Start of DATASET CONTENT

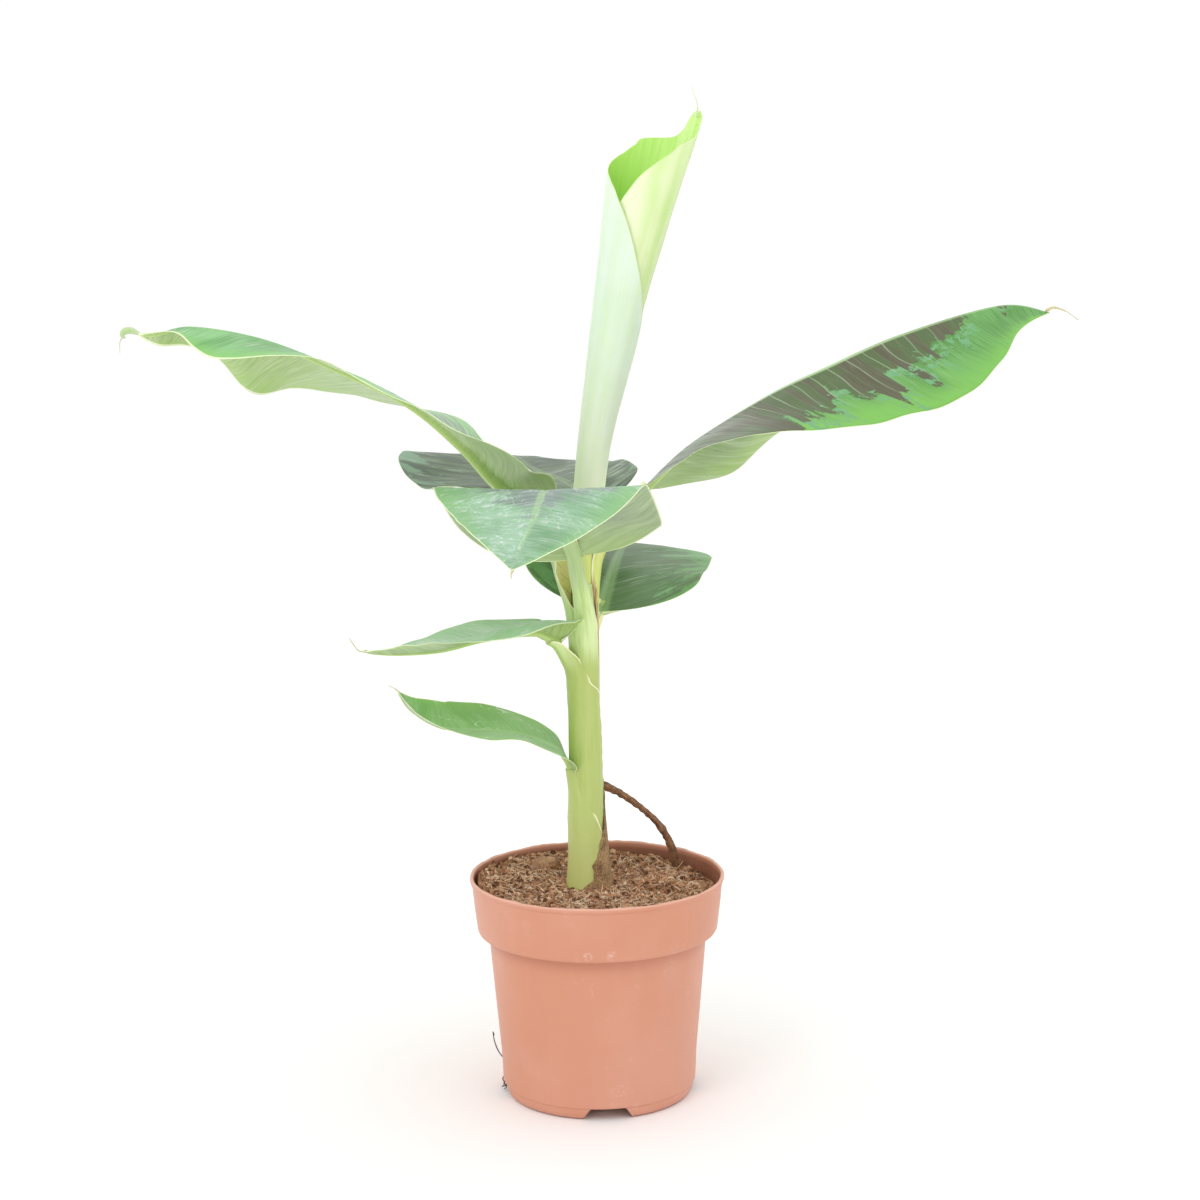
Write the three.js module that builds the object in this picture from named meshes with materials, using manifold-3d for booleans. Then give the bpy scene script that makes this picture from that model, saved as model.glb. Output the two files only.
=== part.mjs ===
// Young banana plant in a plastic nursery pot. Millimetres, +Z up.
// The origin is the centre of the pot's underside; +Y points to the back of the plant.
import * as THREE from 'three';
import { mergeVertices } from 'three/addons/utils/BufferGeometryUtils.js';
import Module from 'manifold-3d';

const wasm = await Module();
wasm.setup();

// ---- driving dimensions ----
const gap = 0.3;              // clearance between pieces that touch
const crumb = 0.06;           // facets narrower than this are merged away
const bladeThickness = 1.4;   // leaf lamina
const wall = 2.2;             // pot wall

const pot = {
  segments: 36,
  height: 186,
  // outer radius against height, foot to lip
  outside: [[75.5, 0], [79.2, 3.5], [81.7, 35], [85.4, 77], [88.4, 112], [90.6, 138.6],
    [98.8, 139.3], [99.8, 141.5], [102.2, 161], [105, 179.5], [105.5, 183.5], [104.6, 186]],
  ledge: [138, 142],          // heights of the flat step under the collar
  floor: [6, 8.6],            // underside and top of the raised floor
  foot: 72,                   // inner radius of the foot ring
  pad: 14,                    // radius of the centre pad that stands on the ground
  notch: { count: 4, height: 9, wide: 40, narrow: 27, turn: 5 },
};

const soil = { level: 177, slopeX: -0.045, slopeY: 0.02, flat: 24 };

const stem = {
  path: [[-6, 0, 177 + gap], [-6, 0, 215], [-8, 0, 270], [-8.5, 0, 335], [-8, 0, 395], [-8, 3, 441]],
  radius: [19, 15.5, 13.5, 12.4, 13, 16],
};

// Every leaf is a midrib curve with two sides. width, lift and curl are read from base to tip:
// half width, angle of the blade at the midrib, and the further bend out to the margin (degrees).
const leaves = {
  right_leaf: {
    spine: [[41, 9, 507], [79, 7, 542], [141, 3, 581], [190, -4, 605], [247, -11, 630], [326, -12, 652],
      [366, -13, 646]],
    left: { width: [86, 80, 83, 83, 81], lift: [-20, -38, -32, -30, -20, -9, 5], curl: [4, 8, 4, -2] },
    right: { width: [46, 80, 82, 89, 85], lift: [-4, -2, -16, -37, -44, -42, -31], curl: [0] },
    base: 0.10, tip: 0.34, blunt: 2, rib: 6,
    tail: [[363, -13, 647], [369, -13, 650], [379, -13, 647], [389, -13, 640]],
    petiole: { path: [[3, 8, 426], [9, 9, 462], [22, 9, 488]], radius: [8, 7, 6.2, 5] },
  },
  left_leaf: {
    spine: [[-38, 8, 489], [-74, 4, 511], [-104, -1, 544], [-147, -3, 580], [-207, -7, 609], [-262, -10, 627],
      [-309, -8, 643], [-344, -12, 637], [-375, -10, 638]],
    left: {
      width: [75, 80, 84, 83, 83, 39], lift: [37, 24, 14, 7, 5, 3, -7, 5, 42], curl: [-13, -5, -1, -16],
    },
    right: {
      width: [46, 74, 81, 83, 74, 58], lift: [32, 19, 9, -8, -18, -32, -48, -22, -60], curl: [-6, 0, 5, 4],
    },
    base: 0.08, tip: 0.40, blunt: 1.6, rib: 6,
    tail: [[-371, -10, 637], [-377, -10, 634], [-378, -10, 627]],
    petiole: { path: [[-17, 4, 424], [-22, 7, 455], [-28, 9, 475]], radius: [8, 7, 6, 5] },
  },
  back_leaf: {
    spine: [[-1, 45, 492], [-21, 79, 503], [-48, 145, 506], [-72, 215, 511], [-88, 285, 488]],
    left: { width: [107, 113, 111], lift: [6, -2, 3, 6], curl: [0] },
    right: { width: [68, 83, 93], lift: [11, 2, -4, -10], curl: [6, 1, -2, -4] },
    base: 0.22, tip: 0.50, blunt: 2.2, rib: 6,
    petiole: { path: [[-8, 16, 424], [-7, 24, 456], [-4, 35, 480]], radius: [8, 7, 6.4, 5.4] },
  },
  front_leaf: {
    spine: [[-14, -34, 457], [-26, -46, 489], [-36, -85, 518], [-46, -137, 500], [-60, -212, 475]],
    left: { width: [100, 78, 76, 86], lift: [5, 4, 5, 8], curl: [2, 0, 0, 0] },
    right: { width: [92, 87, 91, 92], lift: [-4, -1, 8, 20], curl: [-5, -2, 2, 9] },
    base: 0.20, tip: 0.62, blunt: 1.9, rib: 6,
    tail: [[-59, -208, 476], [-60, -214, 473], [-60, -215, 467]],
    petiole: { path: [[-9, -8, 388], [-11, -17, 418], [-13, -27, 441]], radius: [9, 8, 6.8, 5.6] },
  },
  low_back_leaf: {
    spine: [[6, 16, 404], [16, 58, 430], [23, 118, 437], [30, 180, 436], [36, 235, 418]],
    left: { width: [71, 79, 82], lift: [13, 5, -6], curl: [6, 3, 0, -2] },
    right: { width: [74, 79, 80], lift: [2, -1, -8], curl: [0, 2, 1, -2] },
    base: 0.18, tip: 0.50, blunt: 2, rib: 5,
    petiole: { path: [[-2, 6, 366], [3, 11, 388]], radius: [7, 6, 5] },
  },
  mid_left_leaf: {
    spine: [[-52, -20, 393], [-89, -25, 390], [-124, -29, 382], [-160, -32, 380], [-189, -33, 382]],
    left: { width: [54, 49, 44, 43], lift: [12, 7, 19, 33, 50], curl: [20, 10, -4, -10], lobe: 34 },
    right: { width: [50, 54, 48, 44], lift: [4, 0, 6, 12, 13], curl: [-8, 6, 0, -4], lobe: 24 },
    base: 0.12, tip: 0.60, blunt: 1.8, rib: 3.5,
    tail: [[-183, -33, 383], [-190, -33, 383], [-197, -33, 393]],
    petiole: { path: [[-11, 0, 322], [-19, -3, 350], [-33, -10, 376]], radius: [11.5, 8.6, 6.4, 4] },
  },
  low_left_leaf: {
    spine: [[-28, -9, 292], [-59, -11, 307], [-92, -15, 312], [-125, -21, 316], [-150, -19, 330],
      [-161, -19, 347]],
    left: { width: [41, 52, 48, 39], lift: [-4, 6, 7, 21, 30], curl: [12, -2, -1, -18] },
    right: { width: [40, 45, 49, 51], lift: [13, 9, 15, 20, 22], curl: [-5, -1, 5, 12] },
    base: 0.14, tip: 0.60, blunt: 1.8, rib: 3.5,
    tail: [[-158, -19, 344], [-162, -19, 348], [-168, -19, 351]],
    petiole: { path: [[-9, -2, 240], [-17, -6, 268]], radius: [8, 6, 4] },
  },
};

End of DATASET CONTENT

(PROBLEM DESCRIPTION):
Your task is to repeat the data exactly, with nothing left out.

(EXERCISE SOLUTION):
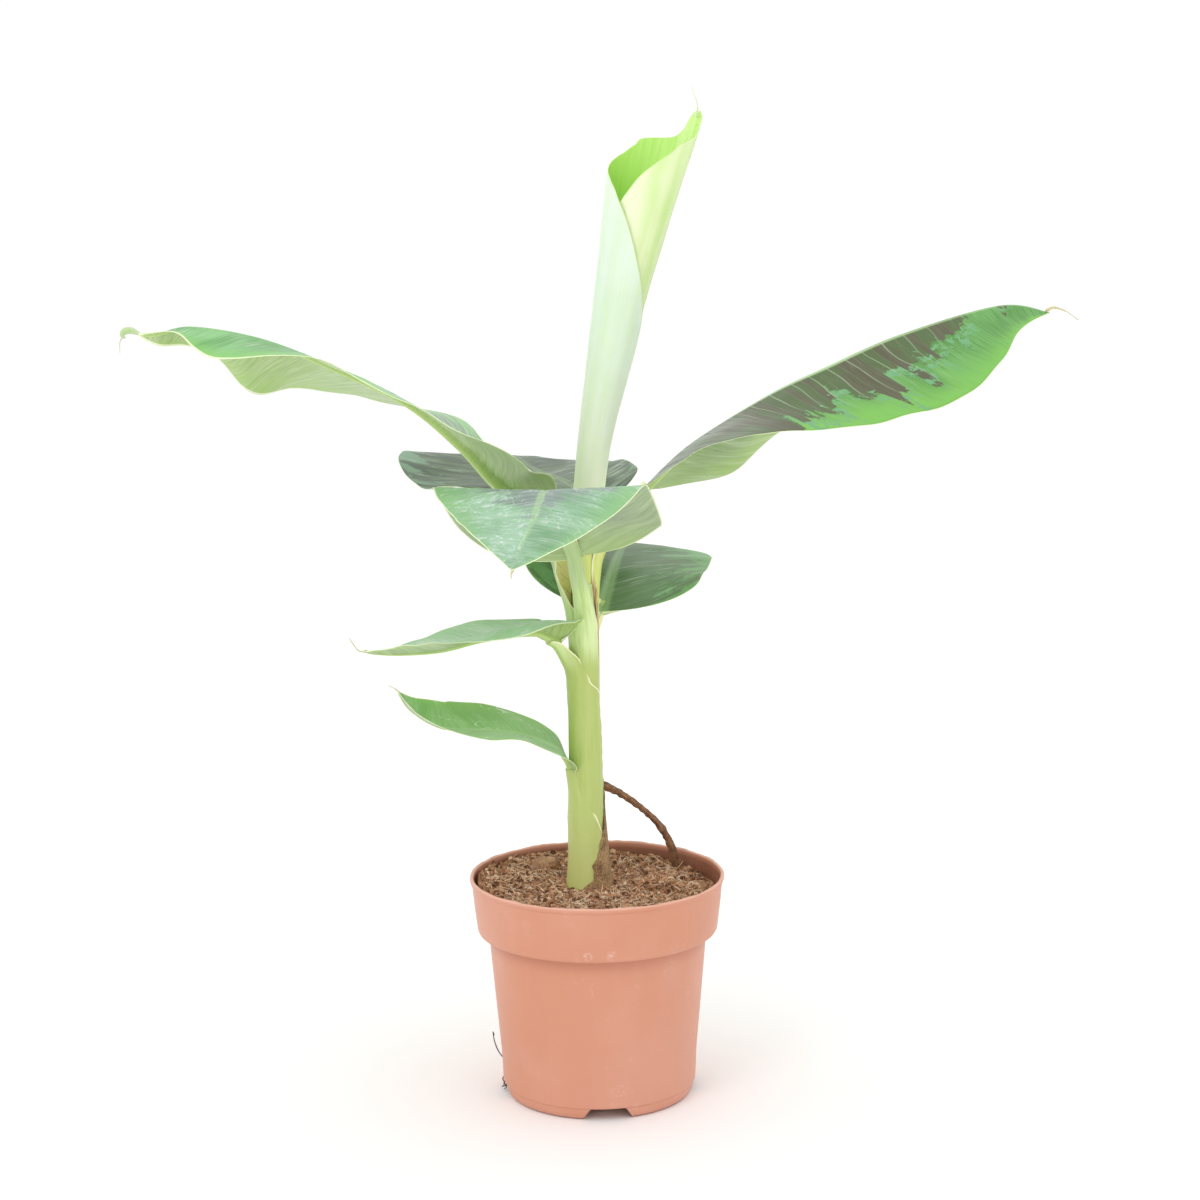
Write the three.js module that builds the object in this picture from named meshes with materials, using manifold-3d for booleans. Then give the bpy scene script that makes this picture from that model, saved as model.glb. Output the two files only.
=== part.mjs ===
// Young banana plant in a plastic nursery pot. Millimetres, +Z up.
// The origin is the centre of the pot's underside; +Y points to the back of the plant.
import * as THREE from 'three';
import { mergeVertices } from 'three/addons/utils/BufferGeometryUtils.js';
import Module from 'manifold-3d';

const wasm = await Module();
wasm.setup();

// ---- driving dimensions ----
const gap = 0.3;              // clearance between pieces that touch
const crumb = 0.06;           // facets narrower than this are merged away
const bladeThickness = 1.4;   // leaf lamina
const wall = 2.2;             // pot wall

const pot = {
  segments: 36,
  height: 186,
  // outer radius against height, foot to lip
  outside: [[75.5, 0], [79.2, 3.5], [81.7, 35], [85.4, 77], [88.4, 112], [90.6, 138.6],
    [98.8, 139.3], [99.8, 141.5], [102.2, 161], [105, 179.5], [105.5, 183.5], [104.6, 186]],
  ledge: [138, 142],          // heights of the flat step under the collar
  floor: [6, 8.6],            // underside and top of the raised floor
  foot: 72,                   // inner radius of the foot ring
  pad: 14,                    // radius of the centre pad that stands on the ground
  notch: { count: 4, height: 9, wide: 40, narrow: 27, turn: 5 },
};

const soil = { level: 177, slopeX: -0.045, slopeY: 0.02, flat: 24 };

const stem = {
  path: [[-6, 0, 177 + gap], [-6, 0, 215], [-8, 0, 270], [-8.5, 0, 335], [-8, 0, 395], [-8, 3, 441]],
  radius: [19, 15.5, 13.5, 12.4, 13, 16],
};

// Every leaf is a midrib curve with two sides. width, lift and curl are read from base to tip:
// half width, angle of the blade at the midrib, and the further bend out to the margin (degrees).
const leaves = {
  right_leaf: {
    spine: [[41, 9, 507], [79, 7, 542], [141, 3, 581], [190, -4, 605], [247, -11, 630], [326, -12, 652],
      [366, -13, 646]],
    left: { width: [86, 80, 83, 83, 81], lift: [-20, -38, -32, -30, -20, -9, 5], curl: [4, 8, 4, -2] },
    right: { width: [46, 80, 82, 89, 85], lift: [-4, -2, -16, -37, -44, -42, -31], curl: [0] },
    base: 0.10, tip: 0.34, blunt: 2, rib: 6,
    tail: [[363, -13, 647], [369, -13, 650], [379, -13, 647], [389, -13, 640]],
    petiole: { path: [[3, 8, 426], [9, 9, 462], [22, 9, 488]], radius: [8, 7, 6.2, 5] },
  },
  left_leaf: {
    spine: [[-38, 8, 489], [-74, 4, 511], [-104, -1, 544], [-147, -3, 580], [-207, -7, 609], [-262, -10, 627],
      [-309, -8, 643], [-344, -12, 637], [-375, -10, 638]],
    left: {
      width: [75, 80, 84, 83, 83, 39], lift: [37, 24, 14, 7, 5, 3, -7, 5, 42], curl: [-13, -5, -1, -16],
    },
    right: {
      width: [46, 74, 81, 83, 74, 58], lift: [32, 19, 9, -8, -18, -32, -48, -22, -60], curl: [-6, 0, 5, 4],
    },
    base: 0.08, tip: 0.40, blunt: 1.6, rib: 6,
    tail: [[-371, -10, 637], [-377, -10, 634], [-378, -10, 627]],
    petiole: { path: [[-17, 4, 424], [-22, 7, 455], [-28, 9, 475]], radius: [8, 7, 6, 5] },
  },
  back_leaf: {
    spine: [[-1, 45, 492], [-21, 79, 503], [-48, 145, 506], [-72, 215, 511], [-88, 285, 488]],
    left: { width: [107, 113, 111], lift: [6, -2, 3, 6], curl: [0] },
    right: { width: [68, 83, 93], lift: [11, 2, -4, -10], curl: [6, 1, -2, -4] },
    base: 0.22, tip: 0.50, blunt: 2.2, rib: 6,
    petiole: { path: [[-8, 16, 424], [-7, 24, 456], [-4, 35, 480]], radius: [8, 7, 6.4, 5.4] },
  },
  front_leaf: {
    spine: [[-14, -34, 457], [-26, -46, 489], [-36, -85, 518], [-46, -137, 500], [-60, -212, 475]],
    left: { width: [100, 78, 76, 86], lift: [5, 4, 5, 8], curl: [2, 0, 0, 0] },
    right: { width: [92, 87, 91, 92], lift: [-4, -1, 8, 20], curl: [-5, -2, 2, 9] },
    base: 0.20, tip: 0.62, blunt: 1.9, rib: 6,
    tail: [[-59, -208, 476], [-60, -214, 473], [-60, -215, 467]],
    petiole: { path: [[-9, -8, 388], [-11, -17, 418], [-13, -27, 441]], radius: [9, 8, 6.8, 5.6] },
  },
  low_back_leaf: {
    spine: [[6, 16, 404], [16, 58, 430], [23, 118, 437], [30, 180, 436], [36, 235, 418]],
    left: { width: [71, 79, 82], lift: [13, 5, -6], curl: [6, 3, 0, -2] },
    right: { width: [74, 79, 80], lift: [2, -1, -8], curl: [0, 2, 1, -2] },
    base: 0.18, tip: 0.50, blunt: 2, rib: 5,
    petiole: { path: [[-2, 6, 366], [3, 11, 388]], radius: [7, 6, 5] },
  },
  mid_left_leaf: {
    spine: [[-52, -20, 393], [-89, -25, 390], [-124, -29, 382], [-160, -32, 380], [-189, -33, 382]],
    left: { width: [54, 49, 44, 43], lift: [12, 7, 19, 33, 50], curl: [20, 10, -4, -10], lobe: 34 },
    right: { width: [50, 54, 48, 44], lift: [4, 0, 6, 12, 13], curl: [-8, 6, 0, -4], lobe: 24 },
    base: 0.12, tip: 0.60, blunt: 1.8, rib: 3.5,
    tail: [[-183, -33, 383], [-190, -33, 383], [-197, -33, 393]],
    petiole: { path: [[-11, 0, 322], [-19, -3, 350], [-33, -10, 376]], radius: [11.5, 8.6, 6.4, 4] },
  },
  low_left_leaf: {
    spine: [[-28, -9, 292], [-59, -11, 307], [-92, -15, 312], [-125, -21, 316], [-150, -19, 330],
      [-161, -19, 347]],
    left: { width: [41, 52, 48, 39], lift: [-4, 6, 7, 21, 30], curl: [12, -2, -1, -18] },
    right: { width: [40, 45, 49, 51], lift: [13, 9, 15, 20, 22], curl: [-5, -1, 5, 12] },
    base: 0.14, tip: 0.60, blunt: 1.8, rib: 3.5,
    tail: [[-158, -19, 344], [-162, -19, 348], [-168, -19, 351]],
    petiole: { path: [[-9, -2, 240], [-17, -6, 268]], radius: [8, 6, 4] },
  },
};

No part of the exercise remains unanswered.